Before I rewatched Interview with the Vampire, I thought that it was going to pass the Bechdel Test. After all, it's a movie that I've seen several times before. I could picture a couple of scenes, which would probably make the grade.
It not only failed miserably, but it was painful to watch the lengths to which the director went to ensure that was the case.
The Bechdel Test requires that two named female characters have a conversation, which can't be about a male character. That shouldn't have been a problem. I knew where this movie would pass.
The major scenes which I had in mind was the whole sequence with Madeleine (Domiziana Giordano) and Claudia (Kirsten Dunst). I watched as their meeting occurred in silence. The conversation was implied, as the camera took a long angle out of earshot.
I watched further as they outlined their plans with Louis. But they merely took it in turns to talk to Louis. It was a powerful, beautiful scene, in which no word was actually exchanged between the two female characters.

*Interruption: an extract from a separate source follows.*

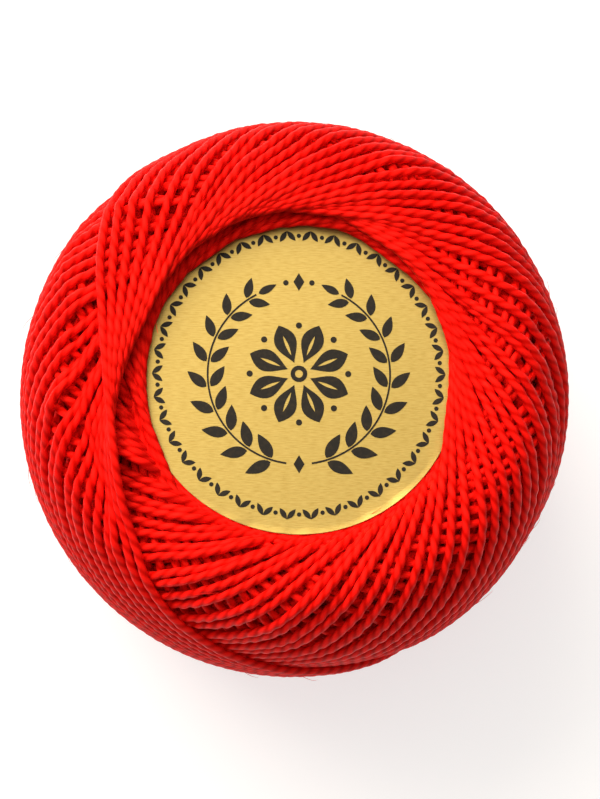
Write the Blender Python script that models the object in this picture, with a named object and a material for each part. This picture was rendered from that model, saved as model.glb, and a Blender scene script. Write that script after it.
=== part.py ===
"""Machine-wound ball of pearl cotton thread with a round foil label, as closed solids.

The ball is one turned form: flat ends, full round shoulders, a shallow recess in the top
end that holds the label, and a funnel in the bottom end where no turn of thread crosses.
The last turns leave a U-shaped step on the top end, and a raised band along one arm of it.
Metres, +Z along the winding axis, origin at the middle of the resting ring.
"""

import math

import bmesh
import bpy
from mathutils import Matrix, Vector

# Driving dimensions, metres.
BALL_RADIUS = 0.016
BALL_HEIGHT = 0.025
PIECE_GAP = 0.0003

# The shoulder curve: it starts flat at this share of the radius, and its two powers say how
# full the end and the side are.
FLAT_SHARE = 0.50
END_POWER = 4.2
SIDE_POWER = 2.1
SHOULDER_POINTS = 13

# The ends of the ball, metres. Depths are measured from the flat end next to them.
LIP_RADIUS = 0.0098
LIP_ROUND = 0.0006
LABEL_DEPTH = 0.0016
FUNNEL_MOUTH = 0.0090
FUNNEL_FLOOR = 0.0035
FUNNEL_DEPTH = 0.0042

# The flat ring that the ball rests on.
REST_INNER = 0.0098
REST_OUTER = 0.0110

# The label: a disc whose rim turns up a little.
LABEL_RADIUS = 0.0087
LABEL_THICKNESS = 0.0004
LABEL_RIM_WIDTH = 0.0012
LABEL_RIM_RISE = 0.00035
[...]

Yet there was more to come. I rested easily, knowing that they'd be alone together during a very climactic scene. It was another failure! At one point, Claudia yells Madeleine's name, but the woman responds only with a look and expansive body language. If non-verbal communication could win the day, then this one had it hands down. But it can't. The Bechdel Test requires conversation. Even in extremity, they couldn't manage that.
There were two more near misses earlier in the movie. At one time, a seamstress cuts herself, but only Claudia actually speaks and the seamstress isn't named.
Later on, a female traveler encounters Claudia sitting alone on a bench. There's plenty of dialogue, but it's all one-sided. The unnamed woman speaks, but Claudia only utters the single word 'mama'. It's not a conversation.
Director Neil Jordan seemed determined for Interview with the Vampire to fail the Bechdel Test, even if the actual scenes were rendered unnatural by ensuring it.